The half-Ironman ride course at Mont Tremblant is described as hilly: 837 metres of elevation over 90 kilometres. Knowing that this was where I was going to be spending most of my time on race day, I made sure that I was ready for it. Since January, I have ridden 4500 km., with most of my spring and summer riding focused on being prepared for this course.
In the days before the race, I had intended to ride the hilly Chemin Duplessis, the last 20 kilometres of the course, but Mother Nature brought buckets and buckets of rain on Friday and Saturday, making this both dangerous and difficult. (During the few breaks that we had, I opted to swim and run instead as I did ride the hills in June and knew what to expect.) After dropping off my bike at transition on Saturday afternoon, Dave and I drove along the highway portion of the course so that I had a better idea of what those rolling hills and forgiving roads entailed. This calmed my nerves; I knew I was ready for the 90km ride the next day.
After my swim, i was shaking so much with chills (a typical reaction for me after any swim), that it took about 10 kilometres of cycling to dry my clothes and warm me up. I stopped at an Aid Station around 15K for a quick bio-break and I didn’t need to stop again. My ride was steady, my legs were strong and I felt great every time I caught up to someone and passed them.
Oddly enough, my weakest part of the ride was not on the Duplessis Hills but along the last part of the highway, which was a deceptively long and gradual uphill and, as luck would have it, into the wind.

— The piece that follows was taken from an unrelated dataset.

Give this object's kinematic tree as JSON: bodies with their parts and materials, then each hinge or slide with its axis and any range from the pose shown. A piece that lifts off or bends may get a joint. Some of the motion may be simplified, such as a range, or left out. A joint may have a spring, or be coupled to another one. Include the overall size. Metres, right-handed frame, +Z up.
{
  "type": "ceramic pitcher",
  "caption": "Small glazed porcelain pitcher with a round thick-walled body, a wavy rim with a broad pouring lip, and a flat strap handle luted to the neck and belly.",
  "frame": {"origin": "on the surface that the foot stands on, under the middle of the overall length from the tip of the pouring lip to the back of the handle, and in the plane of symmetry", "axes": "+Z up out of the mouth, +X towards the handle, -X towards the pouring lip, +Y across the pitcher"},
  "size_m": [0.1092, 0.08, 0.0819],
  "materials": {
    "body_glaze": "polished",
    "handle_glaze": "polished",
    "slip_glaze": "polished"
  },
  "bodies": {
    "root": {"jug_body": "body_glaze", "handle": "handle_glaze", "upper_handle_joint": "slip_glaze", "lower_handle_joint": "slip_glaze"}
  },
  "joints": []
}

I didn’t realize how hard that section was until I reviewed my data, and I was significantly slower here compared to everywhere else.
After this, we rode towards The Village via Mont Ryan, which was a highlight for me as our hotel was on this road. As I approached the hotel, I could see Dave looking towards the opposite direction and I sensed that he was wondering where I was. I yelled his name, he turned and his face lit up. My heart swelled.

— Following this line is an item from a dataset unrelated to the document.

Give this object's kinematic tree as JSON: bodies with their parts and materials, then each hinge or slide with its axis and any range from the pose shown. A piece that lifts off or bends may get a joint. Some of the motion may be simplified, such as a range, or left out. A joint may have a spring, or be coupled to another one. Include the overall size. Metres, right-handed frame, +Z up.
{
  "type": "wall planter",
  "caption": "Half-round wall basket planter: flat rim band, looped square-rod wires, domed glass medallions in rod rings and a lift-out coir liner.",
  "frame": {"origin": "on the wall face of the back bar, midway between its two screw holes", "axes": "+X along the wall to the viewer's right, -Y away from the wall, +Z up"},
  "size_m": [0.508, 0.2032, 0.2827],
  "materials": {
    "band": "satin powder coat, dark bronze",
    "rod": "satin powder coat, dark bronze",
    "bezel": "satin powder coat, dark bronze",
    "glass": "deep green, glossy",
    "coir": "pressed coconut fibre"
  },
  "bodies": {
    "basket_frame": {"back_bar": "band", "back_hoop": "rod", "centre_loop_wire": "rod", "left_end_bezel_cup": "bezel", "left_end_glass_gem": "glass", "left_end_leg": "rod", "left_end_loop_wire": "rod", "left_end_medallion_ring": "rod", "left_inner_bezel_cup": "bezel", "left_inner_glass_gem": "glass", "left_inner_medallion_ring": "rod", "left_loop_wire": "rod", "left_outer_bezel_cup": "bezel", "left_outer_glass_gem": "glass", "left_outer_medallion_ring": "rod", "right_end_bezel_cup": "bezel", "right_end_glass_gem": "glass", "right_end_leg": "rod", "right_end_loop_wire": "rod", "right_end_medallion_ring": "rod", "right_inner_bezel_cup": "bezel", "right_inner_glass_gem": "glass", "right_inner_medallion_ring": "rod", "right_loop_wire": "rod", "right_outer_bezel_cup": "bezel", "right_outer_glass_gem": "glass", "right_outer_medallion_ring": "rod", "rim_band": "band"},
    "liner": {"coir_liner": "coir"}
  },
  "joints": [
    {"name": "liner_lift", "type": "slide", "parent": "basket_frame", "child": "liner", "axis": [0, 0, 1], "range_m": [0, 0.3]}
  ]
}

The last 20 kilometres of the bike course was along Chemin Duplessis, the road with the most intimidating climbs but the part that I was looking forward to the most. Due to its reputation for being a beast ( and likely because this was an easier spot for spectators to access), the spectator support here was fantastic. I was cheered up the hills, energized by blasting party music and even offered a beer. I embraced each incline and was grateful for each plateau. There wasn’t ever a spot where I felt that I couldn’t do it, but I was a bit more guarded of my own positioning after watching a faster cyclist who passed me on one of the climbs fall over on his bike. Still climbing, he was less than 10 metres ahead of me when he fell, and i still don’t know how i avoided him without falling myself. I asked if he was okay as I rode by (I was prepared to stop if he indicated that he needed help) and carried on. The descent to the finish: absolutely amazing!
While i was still much slower than the others, and that has to be expected given my age, gender and rookie year at this distance, i am thrilled with how I did. I felt great, my overall pace was exactly where I expected it to be and I moved up 42 spots in the women’s field after the ride. When I got back to transition, I still felt strong and couldn’t wait to tacle the 21.1 km run.